▶ _Exercise requirements_
Copy every line of the listing exactly.

▶ _Task inputs_
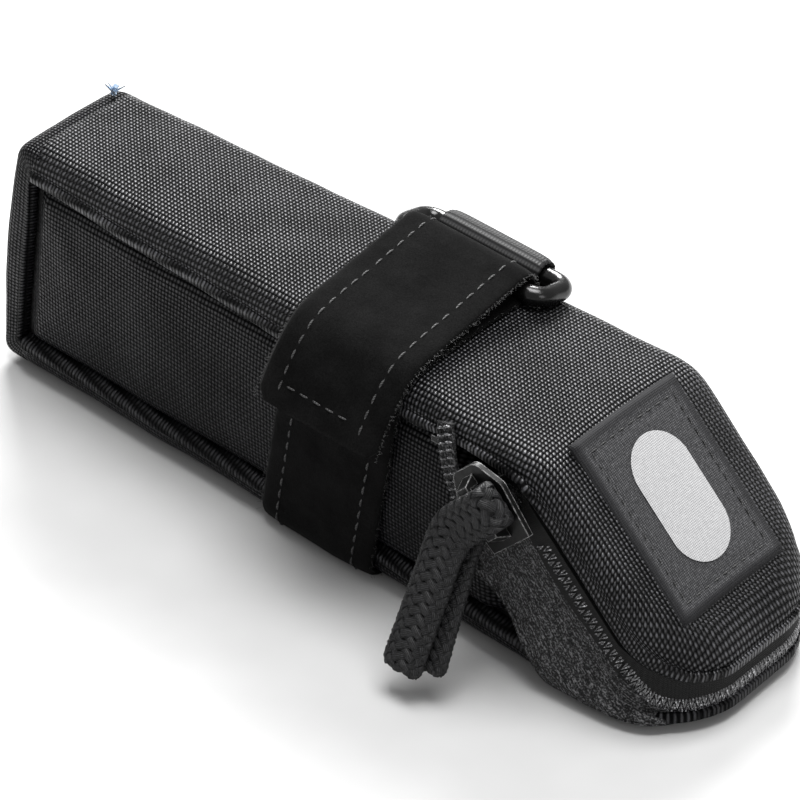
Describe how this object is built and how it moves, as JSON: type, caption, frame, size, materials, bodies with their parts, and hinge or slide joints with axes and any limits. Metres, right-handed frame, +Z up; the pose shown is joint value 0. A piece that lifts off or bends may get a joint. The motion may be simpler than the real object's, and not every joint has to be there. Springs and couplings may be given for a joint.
{
  "type": "bicycle saddle bag",
  "caption": "Wedge-shaped padded saddle bag with a zipped rear flap on a sloping tongue, braided pull cord, and a hook-and-loop strap with a ring.",
  "frame": {"origin": "middle of the strap's underside, the face that the bag rests on", "axes": "+X from the seat-post end to the sloping tongue, +Y to the side without the pull cord, +Z up through the top panel"},
  "size_m": [0.1848, 0.0704, 0.0598],
  "materials": {
    "shell_fabric": "coarse plain weave, slight sheen",
    "foam": null,
    "lining": "thin smooth weave",
    "binding_tape": "woven tape",
    "zipper_coil": "shiny black coil",
    "zipper_tape": "knitted tape, fine streaks",
    "zipper_metal": "gloss black",
    "braid": "flat tubular braid",
    "strap_cloth": "matte brushed loop cloth",
    "hook_tape": "hook tape",
    "ring_plastic": "gloss black",
    "webbing": "ribbed webbing",
    "thread": "sewing thread",
    "label_weave": "fine dark weave",
    "label_print": "pale grey print",
    "clear_plastic": "clear"
  },
  "bodies": {
    "bag": {"top_panel": "shell_fabric", "front_panel": "shell_fabric", "bottom_panel": "shell_fabric", "side_panel_left": "shell_fabric", "side_panel_right": "shell_fabric", "foam_top": "foam", "foam_front": "foam", "foam_floor": "foam", "foam_left": "foam", "foam_right": "foam", "lining_top": "lining", "lining_front": "lining", "lining_floor": "lining", "lining_left": "lining", "lining_right": "lining", "seam_binding_left": "binding_tape", "seam_binding_right": "binding_tape", "zip_coil_lower": "zipper_coil", "zip_coil_loose_end": "zipper_coil", "zip_band": "zipper_tape", "zip_end_stops": "zipper_metal", "strap_wrap": "strap_cloth", "ring_webbing": "webbing", "bar_tacks": "thread", "tag_stub": "clear_plastic"},
    "rear_flap": {"flap_panel": "shell_fabric", "foam_flap": "foam", "lining_flap": "lining", "zip_coil_flap": "zipper_coil", "zip_tape_flap": "zipper_tape", "label_patch": "label_weave", "label_mark": "label_print"},
    "slider": {"zip_slider": "zipper_metal", "slider_crown": "zipper_metal", "pull_cord_fold": "braid"},
    "pull": {"pull_cord_legs": "braid"},
    "ring": {"strap_ring": "ring_plastic", "strap_fold": "strap_cloth"},
    "tail": {"strap_tail": "strap_cloth"},
    "tip": {"strap_tip": "strap_cloth", "hook_tape_tip": "hook_tape"}
  },
  "joints": [
    {"name": "flap_hinge", "type": "hinge", "parent": "bag", "child": "rear_flap", "pos_m": [0.03, 0, 0.04978], "axis": [0, -1, 0], "range_deg": [0, 80]},
    {"name": "zip_slide", "type": "slide", "parent": "bag", "child": "slider", "axis": [0.7071, 0, -0.7071], "range_m": [0, 0.02]},
    {"name": "pull_swing", "type": "hinge", "parent": "slider", "child": "pull", "pos_m": [0.04341, -0.03003, 0.03369], "axis": [-1, 0, 0], "range_deg": [-20, 60]},
    {"name": "ring_swing", "type": "hinge", "parent": "bag", "child": "ring", "pos_m": [0.00939, 0.0219, 0.05287], "axis": [-0.9986, 0, 0.0528], "range_deg": [0, 25]},
    {"name": "tail_lift", "type": "hinge", "parent": "ring", "child": "tail", "pos_m": [0.00967, 0.0087, 0.05811], "axis": [-0.9986, 0, 0.0528], "range_deg": [0, 120]},
    {"name": "tip_peel", "type": "hinge", "parent": "tail", "child": "tip", "pos_m": [0.0095, -0.0162, 0.05486], "axis": [-0.9986, 0, 0.0528], "range_deg": [0, 80]}
  ]
}
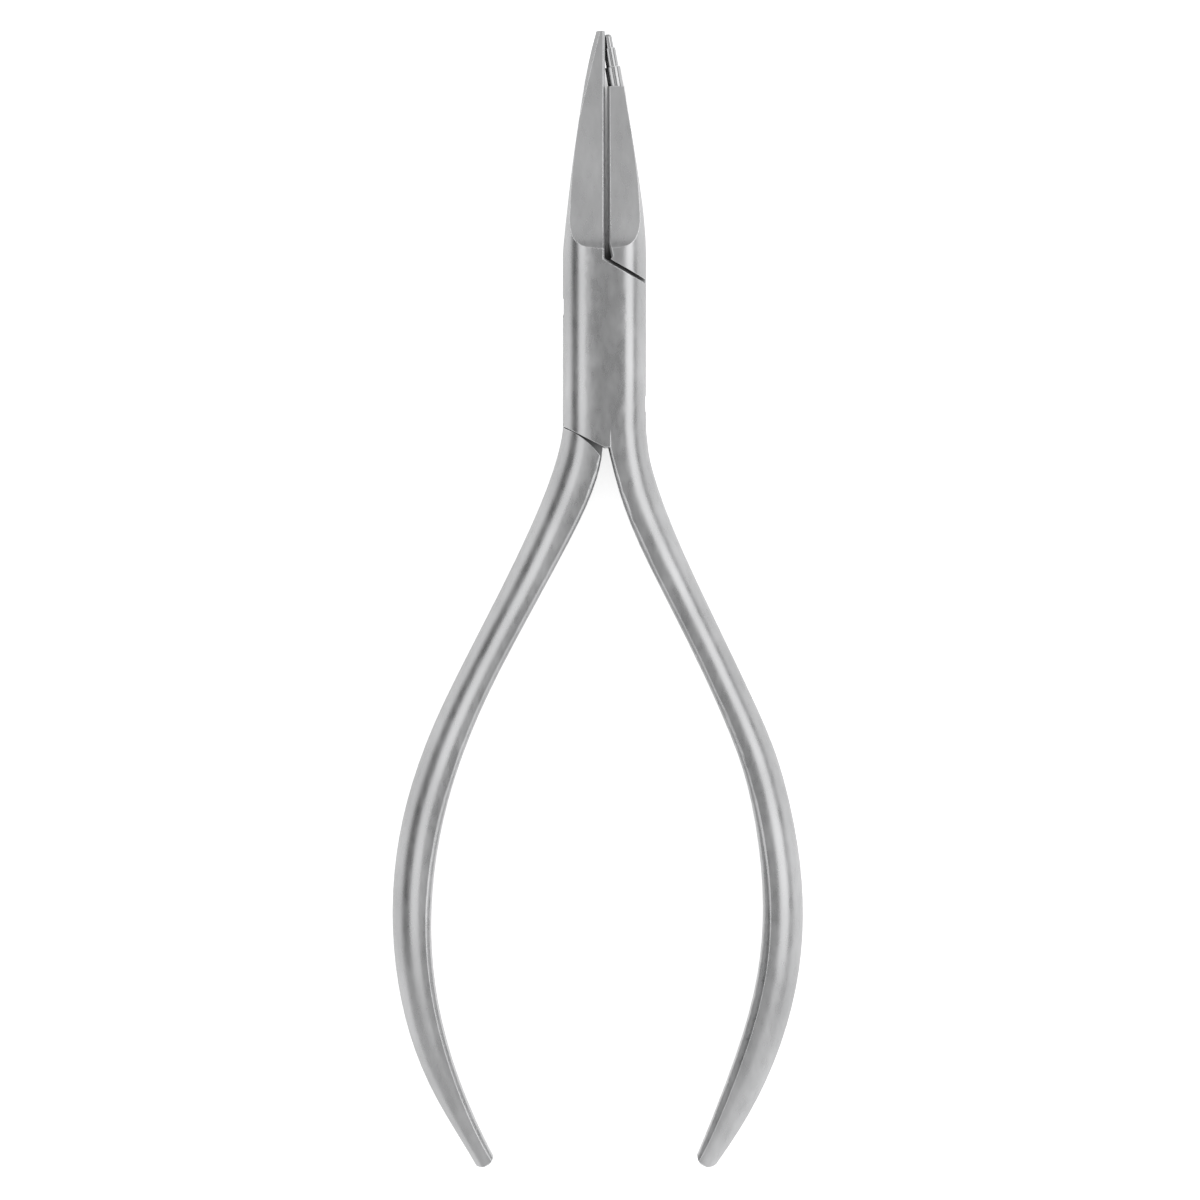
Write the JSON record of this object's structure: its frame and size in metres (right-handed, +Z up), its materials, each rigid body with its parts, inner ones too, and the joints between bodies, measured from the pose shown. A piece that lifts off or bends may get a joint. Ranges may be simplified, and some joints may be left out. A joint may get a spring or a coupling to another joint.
{
  "type": "orthodontic pliers",
  "caption": "Box-joint pliers that bend orthodontic wire into loops between a flat beak and a stepped round beak.",
  "frame": {"origin": "where the hinge axis meets the plane on which the closed pliers rest on their back", "axes": "+Y to the tips, +X to the side of the round beak, +Z up through the thickness"},
  "size_m": [0.0507, 0.1401, 0.0083],
  "materials": {
    "satin_steel": "satin, fine grain",
    "pin_steel": "satin, ground flush"
  },
  "bodies": {
    "outer": {"outer_half": "satin_steel", "joint_pin": "pin_steel"},
    "inner": {"inner_half": "satin_steel"}
  },
  "joints": [
    {"name": "opening", "type": "hinge", "parent": "outer", "child": "inner", "pos_m": [0, 0, 0], "axis": [0, 0, -1], "range_deg": [0, 30]}
  ]
}
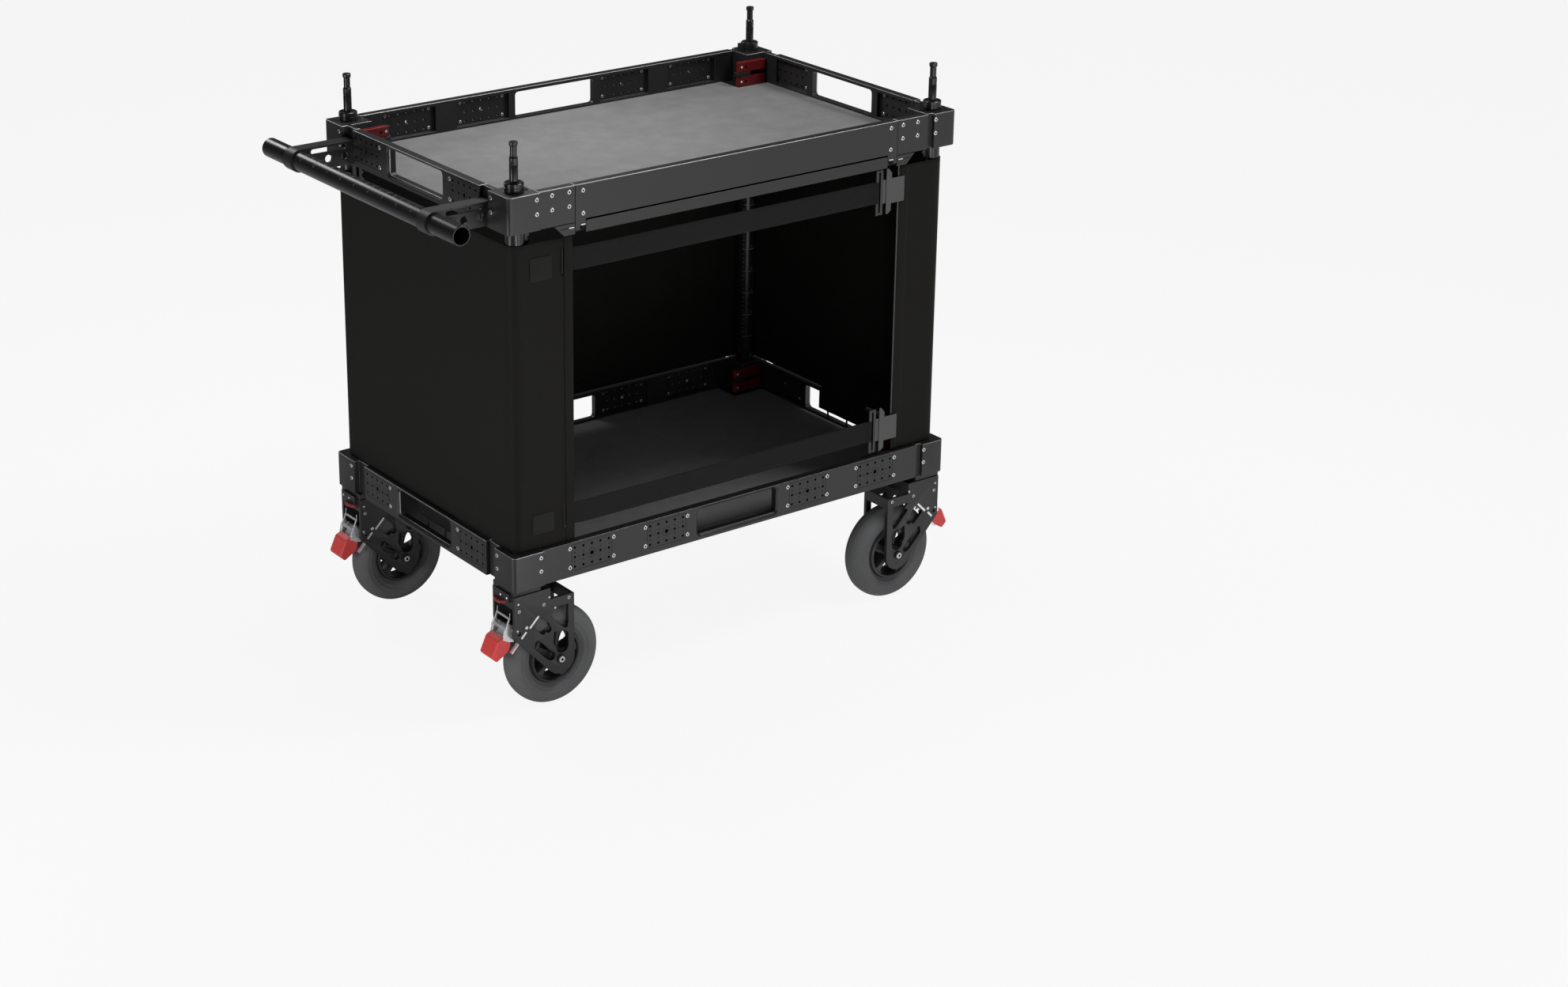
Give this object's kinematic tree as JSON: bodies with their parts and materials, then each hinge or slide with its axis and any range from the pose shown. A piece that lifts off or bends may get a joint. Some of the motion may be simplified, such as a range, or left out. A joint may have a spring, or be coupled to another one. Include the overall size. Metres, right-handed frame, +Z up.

▶ _Result of the exercise_
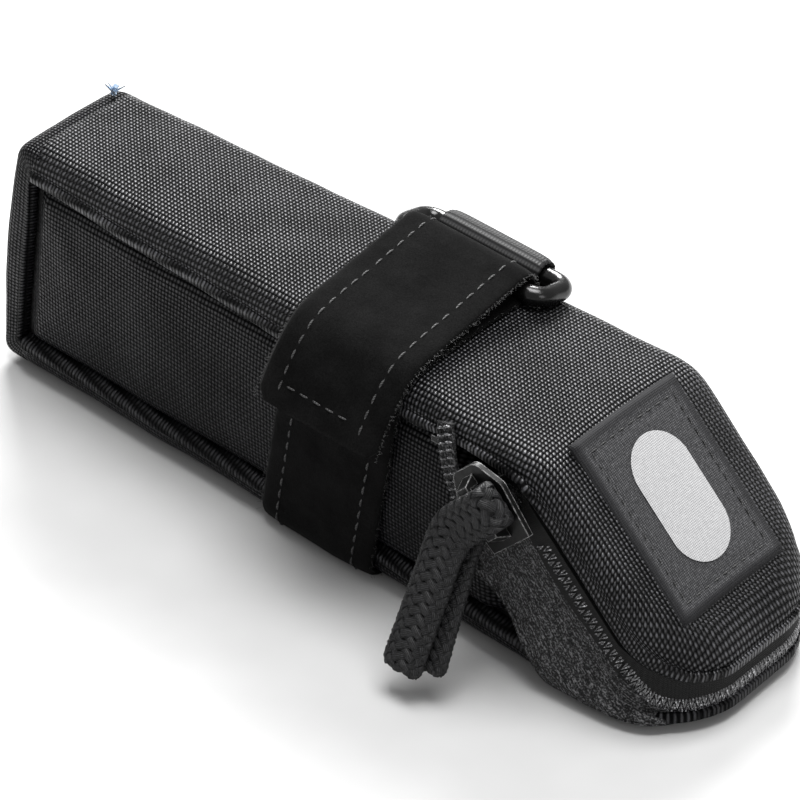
Describe how this object is built and how it moves, as JSON: type, caption, frame, size, materials, bodies with their parts, and hinge or slide joints with axes and any limits. Metres, right-handed frame, +Z up; the pose shown is joint value 0. A piece that lifts off or bends may get a joint. The motion may be simpler than the real object's, and not every joint has to be there. Springs and couplings may be given for a joint.
{
  "type": "bicycle saddle bag",
  "caption": "Wedge-shaped padded saddle bag with a zipped rear flap on a sloping tongue, braided pull cord, and a hook-and-loop strap with a ring.",
  "frame": {"origin": "middle of the strap's underside, the face that the bag rests on", "axes": "+X from the seat-post end to the sloping tongue, +Y to the side without the pull cord, +Z up through the top panel"},
  "size_m": [0.1848, 0.0704, 0.0598],
  "materials": {
    "shell_fabric": "coarse plain weave, slight sheen",
    "foam": null,
    "lining": "thin smooth weave",
    "binding_tape": "woven tape",
    "zipper_coil": "shiny black coil",
    "zipper_tape": "knitted tape, fine streaks",
    "zipper_metal": "gloss black",
    "braid": "flat tubular braid",
    "strap_cloth": "matte brushed loop cloth",
    "hook_tape": "hook tape",
    "ring_plastic": "gloss black",
    "webbing": "ribbed webbing",
    "thread": "sewing thread",
    "label_weave": "fine dark weave",
    "label_print": "pale grey print",
    "clear_plastic": "clear"
  },
  "bodies": {
    "bag": {"top_panel": "shell_fabric", "front_panel": "shell_fabric", "bottom_panel": "shell_fabric", "side_panel_left": "shell_fabric", "side_panel_right": "shell_fabric", "foam_top": "foam", "foam_front": "foam", "foam_floor": "foam", "foam_left": "foam", "foam_right": "foam", "lining_top": "lining", "lining_front": "lining", "lining_floor": "lining", "lining_left": "lining", "lining_right": "lining", "seam_binding_left": "binding_tape", "seam_binding_right": "binding_tape", "zip_coil_lower": "zipper_coil", "zip_coil_loose_end": "zipper_coil", "zip_band": "zipper_tape", "zip_end_stops": "zipper_metal", "strap_wrap": "strap_cloth", "ring_webbing": "webbing", "bar_tacks": "thread", "tag_stub": "clear_plastic"},
    "rear_flap": {"flap_panel": "shell_fabric", "foam_flap": "foam", "lining_flap": "lining", "zip_coil_flap": "zipper_coil", "zip_tape_flap": "zipper_tape", "label_patch": "label_weave", "label_mark": "label_print"},
    "slider": {"zip_slider": "zipper_metal", "slider_crown": "zipper_metal", "pull_cord_fold": "braid"},
    "pull": {"pull_cord_legs": "braid"},
    "ring": {"strap_ring": "ring_plastic", "strap_fold": "strap_cloth"},
    "tail": {"strap_tail": "strap_cloth"},
    "tip": {"strap_tip": "strap_cloth", "hook_tape_tip": "hook_tape"}
  },
  "joints": [
    {"name": "flap_hinge", "type": "hinge", "parent": "bag", "child": "rear_flap", "pos_m": [0.03, 0, 0.04978], "axis": [0, -1, 0], "range_deg": [0, 80]},
    {"name": "zip_slide", "type": "slide", "parent": "bag", "child": "slider", "axis": [0.7071, 0, -0.7071], "range_m": [0, 0.02]},
    {"name": "pull_swing", "type": "hinge", "parent": "slider", "child": "pull", "pos_m": [0.04341, -0.03003, 0.03369], "axis": [-1, 0, 0], "range_deg": [-20, 60]},
    {"name": "ring_swing", "type": "hinge", "parent": "bag", "child": "ring", "pos_m": [0.00939, 0.0219, 0.05287], "axis": [-0.9986, 0, 0.0528], "range_deg": [0, 25]},
    {"name": "tail_lift", "type": "hinge", "parent": "ring", "child": "tail", "pos_m": [0.00967, 0.0087, 0.05811], "axis": [-0.9986, 0, 0.0528], "range_deg": [0, 120]},
    {"name": "tip_peel", "type": "hinge", "parent": "tail", "child": "tip", "pos_m": [0.0095, -0.0162, 0.05486], "axis": [-0.9986, 0, 0.0528], "range_deg": [0, 80]}
  ]
}
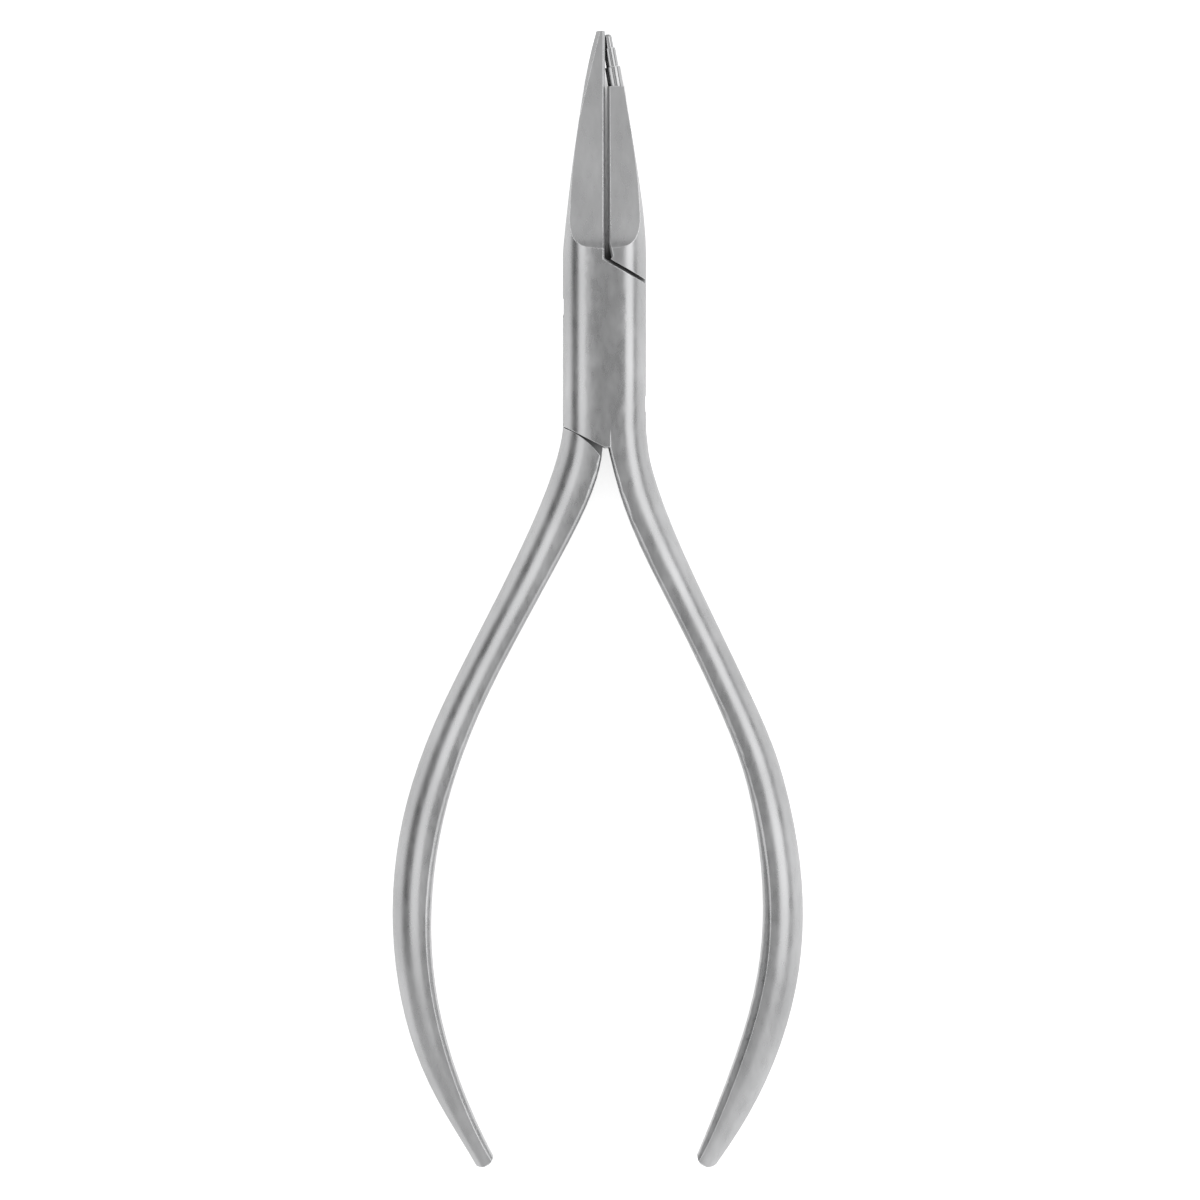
Write the JSON record of this object's structure: its frame and size in metres (right-handed, +Z up), its materials, each rigid body with its parts, inner ones too, and the joints between bodies, measured from the pose shown. A piece that lifts off or bends may get a joint. Ranges may be simplified, and some joints may be left out. A joint may get a spring or a coupling to another joint.
{
  "type": "orthodontic pliers",
  "caption": "Box-joint pliers that bend orthodontic wire into loops between a flat beak and a stepped round beak.",
  "frame": {"origin": "where the hinge axis meets the plane on which the closed pliers rest on their back", "axes": "+Y to the tips, +X to the side of the round beak, +Z up through the thickness"},
  "size_m": [0.0507, 0.1401, 0.0083],
  "materials": {
    "satin_steel": "satin, fine grain",
    "pin_steel": "satin, ground flush"
  },
  "bodies": {
    "outer": {"outer_half": "satin_steel", "joint_pin": "pin_steel"},
    "inner": {"inner_half": "satin_steel"}
  },
  "joints": [
    {"name": "opening", "type": "hinge", "parent": "outer", "child": "inner", "pos_m": [0, 0, 0], "axis": [0, 0, -1], "range_deg": [0, 30]}
  ]
}
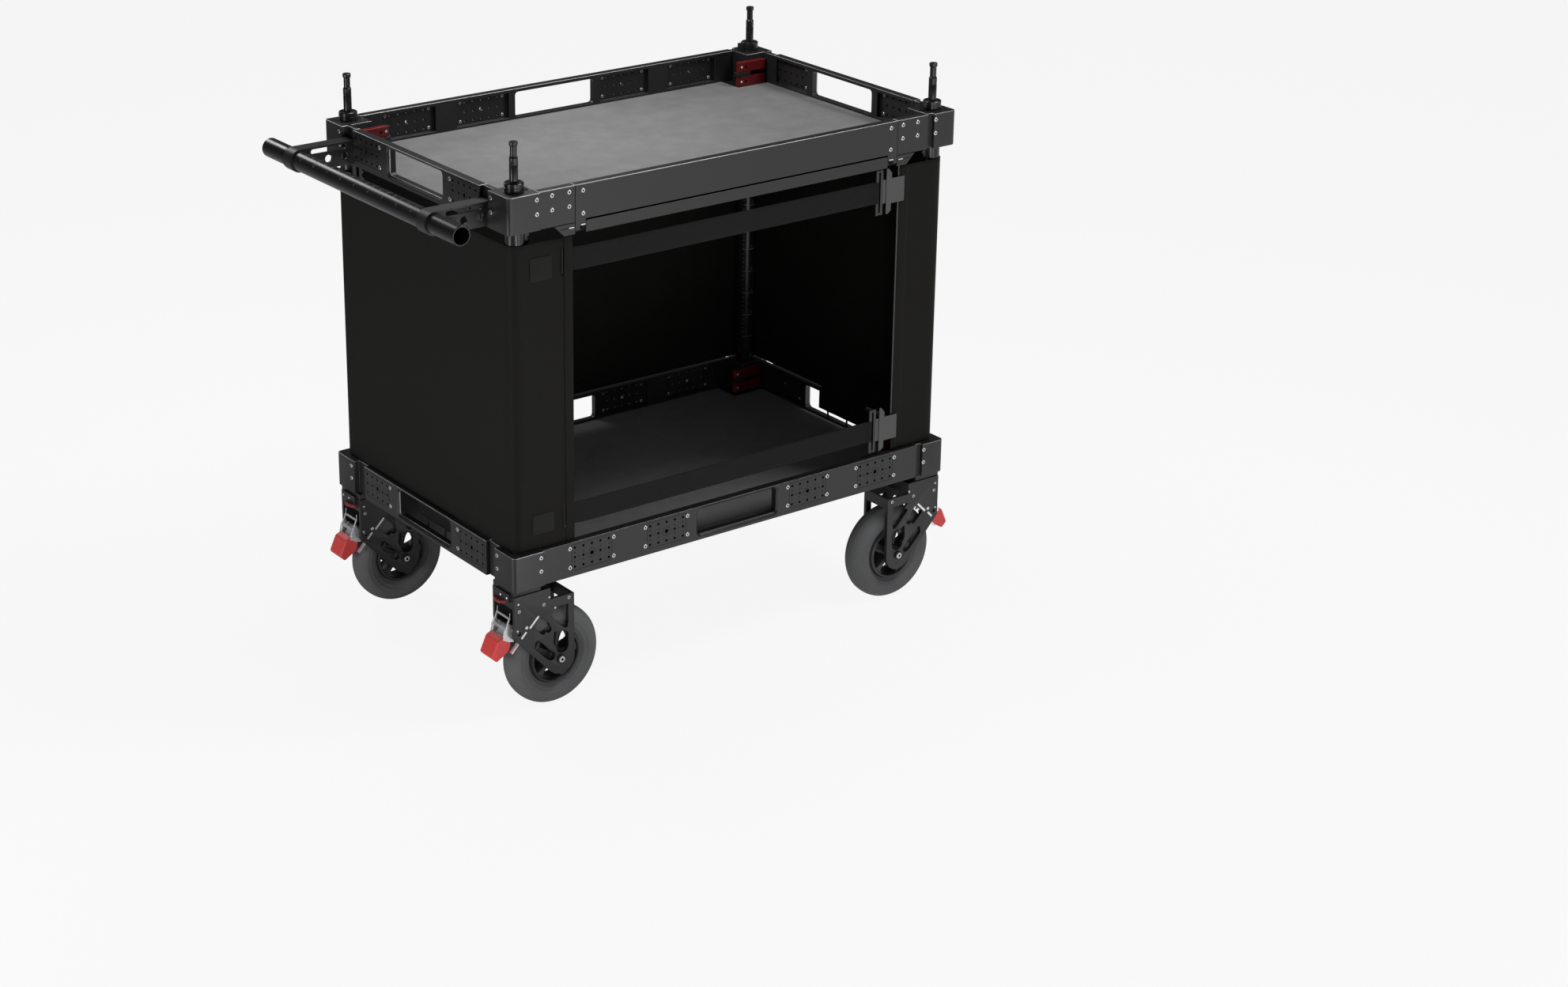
Give this object's kinematic tree as JSON: bodies with their parts and materials, then each hinge or slide with its axis and any range from the pose shown. A piece that lifts off or bends may get a joint. Some of the motion may be simplified, such as a range, or left out. A joint may have a spring, or be coupled to another one. Include the overall size. Metres, right-handed frame, +Z up.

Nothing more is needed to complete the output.